We continued to go through counseling and decided that Daniel needed to be evaluated for emotional and mental disabilities and/or issues.  So, we went through the evaluation, and then it was "judgement day."  Allen and I went and had a special appointment with the counselor to get the results of Daniel's tests.  He was then diagnosed with ADHD, and anxiety and depression disorder.  Heartbreak followed.  Now, I do not know a little boy in this world who does not have a little ADD or ADHD, so that did not bother me so much.  But, anxiety and depression?  A 7 year old?  How did we get here and why didn't I do a better job as a mother to help prevent this? 

I spent a few hours that day very sad and angry.  Then, it was time to get to work.  We read and studied and educated ourselves about all of the struggles that Daniel has.  We went to the counselor once every three weeks.  We informed everyone that was around Daniel that could possibly influence his life.  We started working on ourselves more to make us better for him.  We PROTECTED him from the person that caused a lot of this pain.  And, we protected him from other things that could cause any more damage.

It has been a little over a year since we started this whole process.  There have been ups and downs.  The person who was hurting Daniel is no longer in his life.  The people who were enabling the abuse are also fading away (by their choice).  Daniel's life has become more and more stable and so has he.

I am proud to say that after a little over a year, Daniel is doing amazing.  He is strong, smart, behaved, and the typical 8 year old boy.  He has adapted to life with Allen, Connor and me.  He is trusting.  He is not as scared anymore.  His anxiety attacks have almost completely gone away.  He smiles and laughs so much more.  He is genuinely started to love life again. 

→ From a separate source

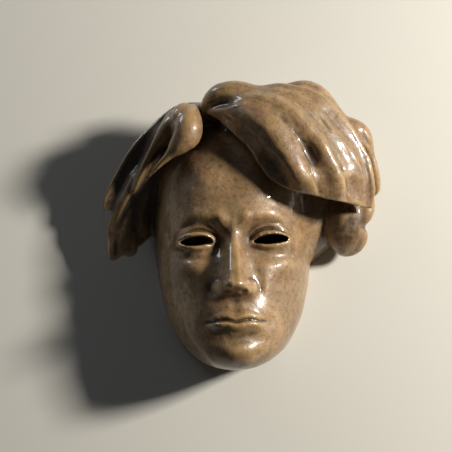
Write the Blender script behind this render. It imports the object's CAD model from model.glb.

As a mom, I am heartbroken that we have had to go through this over the last year.  But, I am so proud of my Daniel.  His perseverance and drive is nothing short of amazing.  He is a wonderful, beautiful and typical little boy and I am so blessed that I get to call him my son. 




I wrote this blog so that other parents who might be going through something similar know that they are not the only ones.  Daniel was dealing with this sort of abuse for 3 years.  It got worse the last year he was around the abuser.  Most victims of abuse are afraid to talk about what is happening to them.  Emotional and mental can be harder to detect than physical abuse because there is no physical act that tells a child that something is wrong.  There are also no physical signs.  I knew something was not right for a long time, but I didnt know what and Daniel was not telling me. I could not go to the other house to find out what was going on and they surely were not going to tell me. As parents, we HAVE to follow our instincts.  I knew my son was not capable of doing what he got into trouble for.  I knew that he was in a different kind of trouble and he was reaching out for help.  I am so glad that I followed my instincts as a mom and didn't allow myself to think that my son was just a bad apple.  I can not imagine what would have happened if I had not done anything.